John'Ta Finds a Permanent, Loving Family

On Nov. 22, which was formally recognized as National Adoption Day, the Taylors formally welcomed their foster child John'Ta into their family in a ceremony at the D.C. Superior Courthouse, the culmination of a four-year legal battle. Mayer Brown attorneys Laura A. Reilly and Kara N. Hoffman worked pro bono on behalf of the Taylors, helping them jump through the hoops necessary to prove they had the capabilities of caring for John'Ta's health needs.

"Every child deserves to have a home," Reilly said. "Providing a permanent home for a child is just about as rewarding an experience as you can get as an attorney."

The Taylor family first learned of John'Ta while watching an episode of NBC's "Wednesday's Child," a television program aimed to match disadvantaged children to potential foster parents, according to the attorneys. The family had recently lost a son, and their surviving children encouraged their parents to adopt John'Ta because he reminded them of their late brother.

The family decided to offer John'Ta a spot in their home but was faced with legal roadblocks because of the severity of his disabilities, which included cerebral palsy, mental retardation and partial blindness, the attorneys said. John'Ta had been living in a hospital full time since his birth parents were unable to accommodate his special needs.

Reilly and Hoffman came across the Taylors' case while pursuing pro bono case opportunities from Children's Law Center.  The attorneys had previously worked together on pro bono cases through Children's Law Center and were attracted not only to the complexity of the case but also the emotional aspect of the adoption.

"I think the case really appealed to us because the situation was just so sad - that in the year 2013, an American child could be raised in a hospital because his biological parents could not take care of him," Reilly said.

The attorneys reached out to Children's Law Center and began representing the Taylors in October 2013. The family had been in the pursuit of adopting John'Ta for years at that point, and after undergoing arduous medical training, background checks and a certification process, they were able to get the hospital to release John'Ta to their custody and were serving as his foster parents, the lawyers said.

The most difficult aspect of the case was coordinating among all the different parties in the suit as there were a number of different stakeholders representing his interests.

The attorneys had to work with several different teams representing John'Ta, from the government to his biological parents. While everyone wanted John'Ta to have a permanent home, they were concerned about whether his foster family would be able to handle all of his medical needs, Hoffman said.

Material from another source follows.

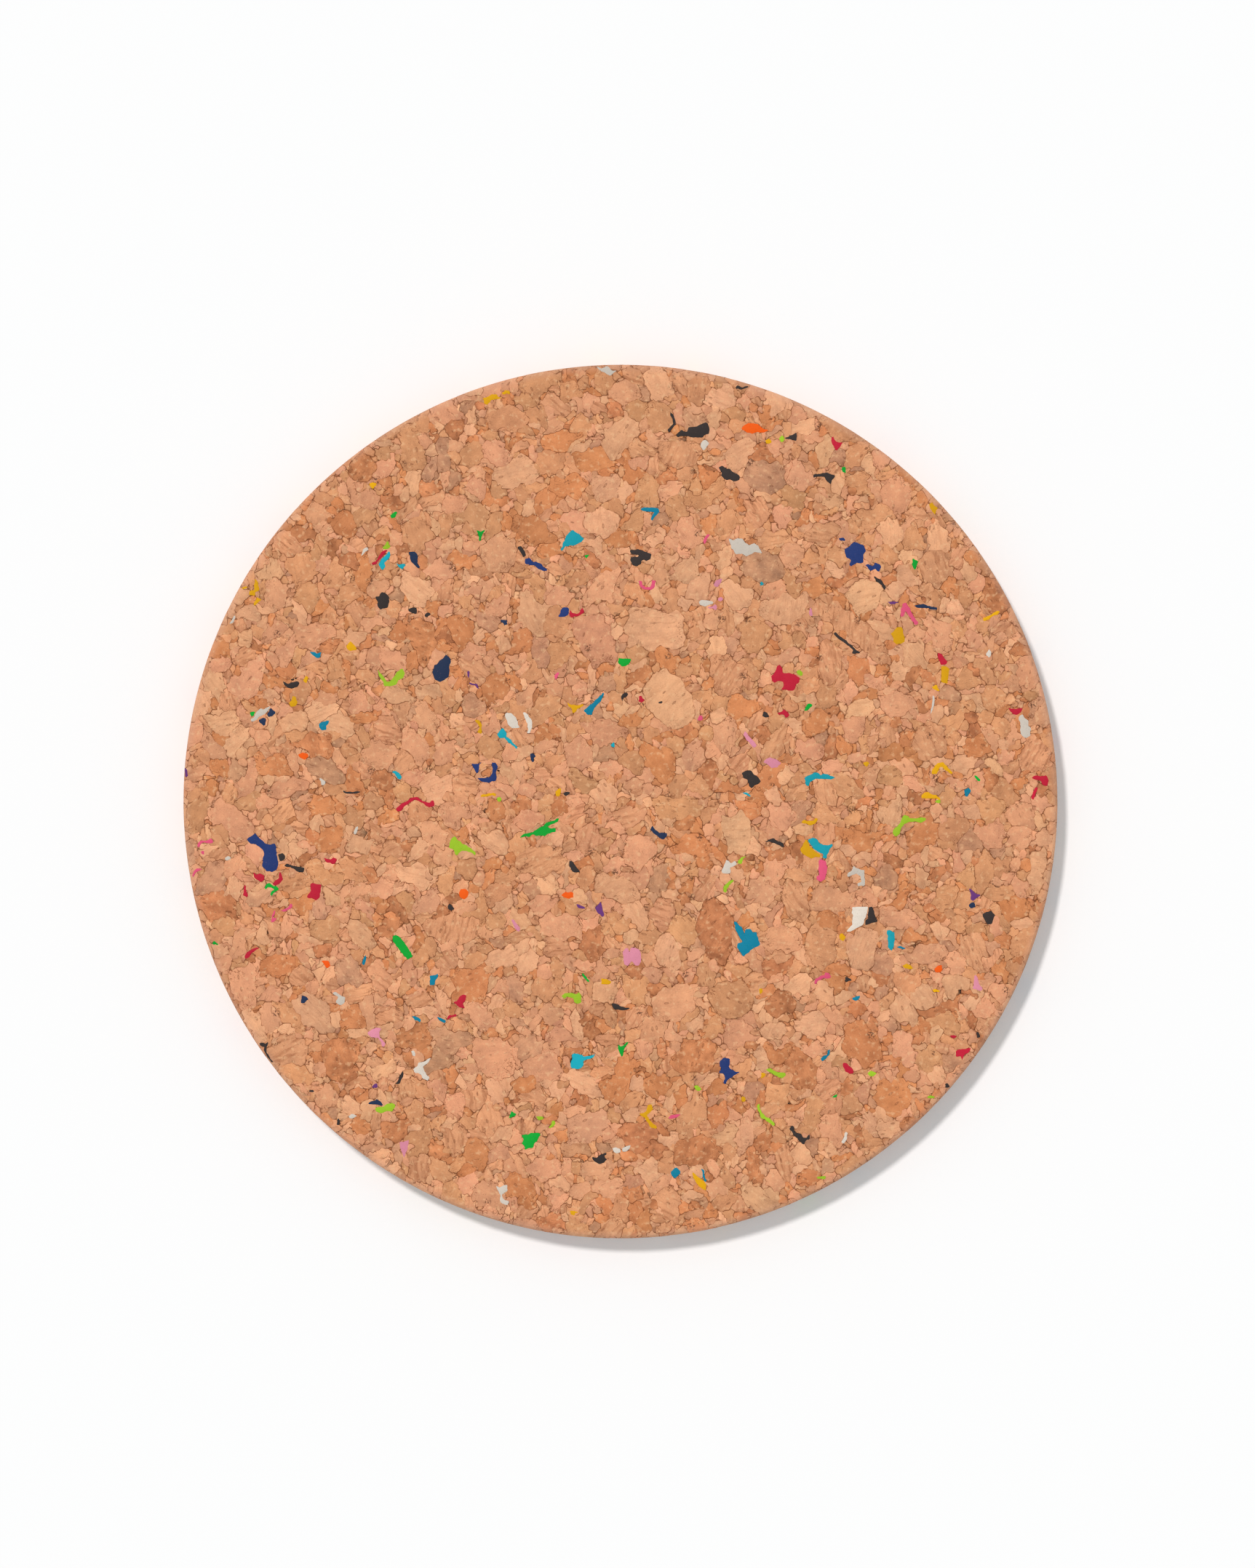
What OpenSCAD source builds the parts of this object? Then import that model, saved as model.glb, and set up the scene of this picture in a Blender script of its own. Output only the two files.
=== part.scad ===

"The biggest challenge for our clients is that they live in a rural part of Maryland and are further removed from medical facilities that a metropolitan area provides for a child like John'Ta," Hoffman said. "His hospitalization and continued medical care presented its own set of challenges."

In total, the attorneys dedicated 286 hours to helping the Taylors through the adoption process. Reilly usually serves as a commercial real estate attorney at the firm, while Hoffman is a commercial litigator, so the duo applied their legal expertise and negotiation know-how to make the process as seamless as possible.

"I don't think we could be happier with the outcome. Our clients are ecstatic; they've always felt John'Ta was their son, and now they've formally completed the paperwork," Hoffman said. "The Adoption Day ceremony [was] really just a formality and a celebration of all their hard work and perseverance over the past four years."